De l’utopie dans l’air. De la vraie, celle qui attrape aux tripes et empêche tout autre mouvement que celui d’une mise en œuvre, à rebours des carcans habituels et des montagnes à gravir. Sauvage est né lors d’un atelier sur L’Homme des bois, donné par le metteur en scène Serge Lipszyc dans ce qui s’appelait encore La Comédie de l’Est. Il s’y passe quelque chose, l’équipe ne veut pas en rester là. « Le désir des acteurs était fort, celui d’un rêve artistique prenant les atours d’une aventure humaine » raconte Yann Siptrott qui propose de donner vie au projet dans « un espace magique en pleine forêt vosgienne, le Guensthal. » Depuis 30 ans, ses parents, sculpteurs réputés, y développent un lieu conçu comme une œuvre d’art évolutive. Vie et art s’y nourrissent l’un l’autre. « Un cadre idéal pour Sauvage, souvent décrit à tort comme un simple brouillon d’Oncle Vania » affirme Serge. « Tchekhov y questionne le vivre ensemble, le lien avec la nature avec des personnages truculents et débordant de vie qu’il effacera et condensera dans Vania. Même lui, avec son suicide manqué qui l’oblige à vivre n’a pas la force de Mikhaïl Khrouchtchev, le sauvage aux origines modestes ayant fait des études de médecine, qui ne se ratera pas ! » Dans un décor naturel se croquera cette bourgeoisie de campagne avec ses mesquineries, son ennui légendaire, son hypocrisie et la vacuité de son existence.
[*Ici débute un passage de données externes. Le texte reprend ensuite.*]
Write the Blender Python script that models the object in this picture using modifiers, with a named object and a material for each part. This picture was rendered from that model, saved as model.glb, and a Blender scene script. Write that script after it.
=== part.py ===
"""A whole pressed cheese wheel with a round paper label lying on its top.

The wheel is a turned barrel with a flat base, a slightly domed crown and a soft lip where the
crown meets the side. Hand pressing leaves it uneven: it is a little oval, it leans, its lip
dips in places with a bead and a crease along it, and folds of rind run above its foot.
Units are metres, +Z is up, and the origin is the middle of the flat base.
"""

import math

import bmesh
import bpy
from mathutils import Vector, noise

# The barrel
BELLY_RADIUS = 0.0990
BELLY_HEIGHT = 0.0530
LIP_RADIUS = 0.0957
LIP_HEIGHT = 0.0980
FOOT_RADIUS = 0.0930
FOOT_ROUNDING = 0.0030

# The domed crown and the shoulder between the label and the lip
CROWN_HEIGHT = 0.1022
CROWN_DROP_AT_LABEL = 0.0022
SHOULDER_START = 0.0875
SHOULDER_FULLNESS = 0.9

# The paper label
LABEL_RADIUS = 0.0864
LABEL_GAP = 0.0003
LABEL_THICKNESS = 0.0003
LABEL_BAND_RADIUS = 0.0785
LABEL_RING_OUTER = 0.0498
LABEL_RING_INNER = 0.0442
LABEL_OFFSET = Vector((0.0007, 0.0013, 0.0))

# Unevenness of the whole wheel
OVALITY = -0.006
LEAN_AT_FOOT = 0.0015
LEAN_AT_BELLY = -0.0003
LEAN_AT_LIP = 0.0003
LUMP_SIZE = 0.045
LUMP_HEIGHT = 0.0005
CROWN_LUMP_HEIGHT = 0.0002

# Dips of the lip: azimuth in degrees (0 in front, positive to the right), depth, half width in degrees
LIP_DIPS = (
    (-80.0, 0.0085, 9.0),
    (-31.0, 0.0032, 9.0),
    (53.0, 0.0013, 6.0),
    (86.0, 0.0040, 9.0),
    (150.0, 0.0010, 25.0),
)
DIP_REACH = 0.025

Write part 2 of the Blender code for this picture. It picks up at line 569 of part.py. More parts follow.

Les spectateurs participent à la garden party du premier acte au milieu des comédiens, en lisière de forêt, qui s’inventera avec la première. Quelques mètres plus loin se noueront les deux actes suivant avant une pause repas avec l’équipe. Direction l’étang voisin pour le dernier acte, la lumière suivant la course du soleil déclinant d’été et le besoin de reconstruction après l’implosion collective précédente. Serge Lipszyc, qui a souvent travaillé Oncle Vania et L’Homme des bois sait « intimement que Tchekhov doit se jouer en proximité totale et surtout pas dans une grand-messe. Ici, les gens ne travaillent pas, sont englués dans leur vie et leurs solitudes respectives. Mais ils n’en demeurent pas moins lucides et drôles, renvoyant une image sidérante au public. Ils s’emmerdent et l’on sait que l’ennui n’est pas chose facile au théâtre. Heureusement, ils font don d’eux-mêmes et j’espère qu’on pourra voir à travers chacun des êtres humains de cette pièce une délicatesse, un besoin d’amour malgré la difficulté à dire. »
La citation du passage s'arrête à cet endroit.